The case involved German S. Lopez, who ran Clauson's Inn, and Internal Revenue agent Roger S. Davis. At an October 21 meeting Lopez placed $420 on Davis’s desk. On October 24 Lopez gave $200, promised another $200, and offered a free weekend. Davis had reported the earlier payment, kept the appointment, and wore a pocket wire recorder that captured the October 24 conversation. Lopez was indicted on four attempted-bribery counts; the jury acquitted on the count about preventing book examination but convicted on the three counts tied to October 24. He was sentenced to one year.

Reasoning

The Court reviewed whether entrapment required reversal and whether the October 24 tape and Davis’s testimony were admissible. It concluded Lopez’s entrapment claim was insubstantial because the record showed unsolicited offers beginning on October 21 and similar offers on October 24, not government manufacture of the crime. The Court held Davis was in the office with Lopez’s consent and did not unlawfully invade protected premises; the recorder reproduced what Davis could properly testify to. Finding no Fourth Amendment violation, the Court declined to exclude the tape under its supervisory powers.

Real world impact

The ruling affirms that when a government agent participates in a private conversation, both the agent’s testimony and a recording he makes may be admitted in federal criminal trials. Investigators, defendants who speak with agents, and defense counsel must account for recordings made by agents present in interviews.

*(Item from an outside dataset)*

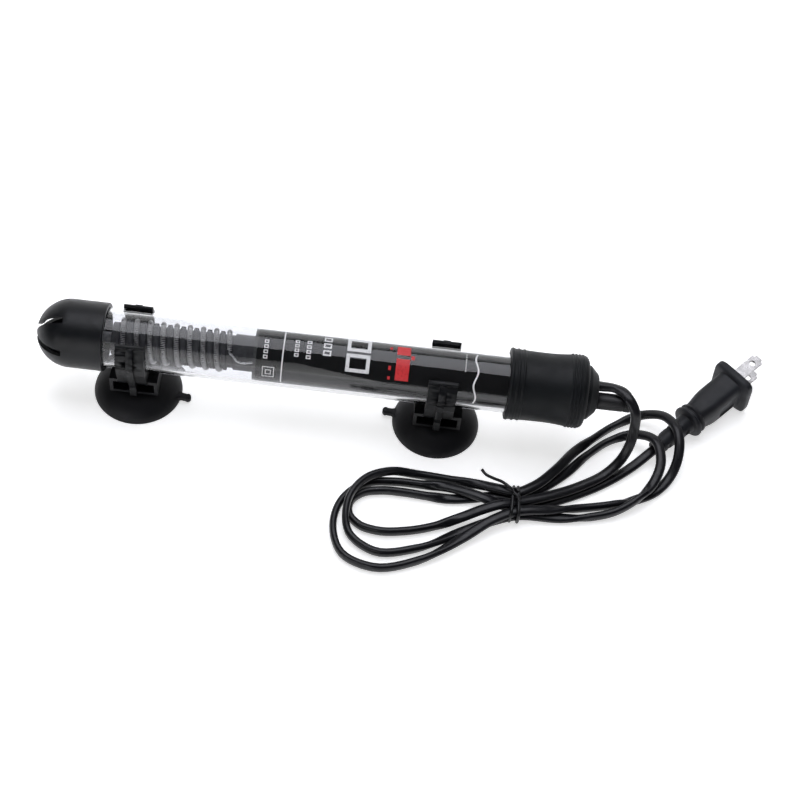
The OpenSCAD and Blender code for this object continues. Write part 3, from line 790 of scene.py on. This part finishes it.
def ceramic_former():
    """Ceramic tube with a spiral ridge half a turn from the wire, and a collar."""
    core = 7.6
    crest = 9.0
    ridge_end = COIL_RIGHT - 1.3
    collar = COIL_RIGHT + COIL_D / 2 + 0.4
    steps = 90
    rows = []
    x = -104
    while x < -38.01:
        rows.append(x)
        x += 0.22
    verts = []
    stations = [(-104, 1.6), (-104, core - 0.5)] + [(x, None) for x in rows]
    stations += [(-38, core + 0.4), (-38, 1.6)]
    for x, fixed in stations:
        for k in range(steps):
            a = 2 * math.pi * k / steps
            r = fixed
            if r is None:
                cycles = (x - COIL_RIGHT) / COIL_PITCH + (a - FRONT - math.pi) / (2 * math.pi)
                away = abs(cycles - round(cycles)) * COIL_PITCH
                lift = min(1, max(0, (1.45 - away) / 0.6))
                lift = lift * lift * (3 - 2 * lift)
                if x < COIL_LEFT or x > ridge_end:
                    lift = 0
                r = core + (crest - core) * lift
                if x > collar:
                    r = core + 0.8
            verts.append((x, r * math.sin(a), AXIS_Z + r * math.cos(a)))
    faces = []
    count = len(stations)
    for i in range(count):
        j = (i + 1) % count
        for k in range(steps):
            m = (k + 1) % steps
            faces.append((i * steps + k, i * steps + m, j * steps + m, j * steps + k))
    return new_piece("former", verts, faces, "heater", 50)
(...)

The decision leaves open broader questions about other forms of electronic surveillance.

Dissents or concurrances

The Chief Justice agreed with the outcome but warned about privacy risks and distinguished this case from others where recordings were used differently. A dissent argued the Court should exclude such electronic recordings and criticized reliance on earlier cases, stressing serious privacy concerns.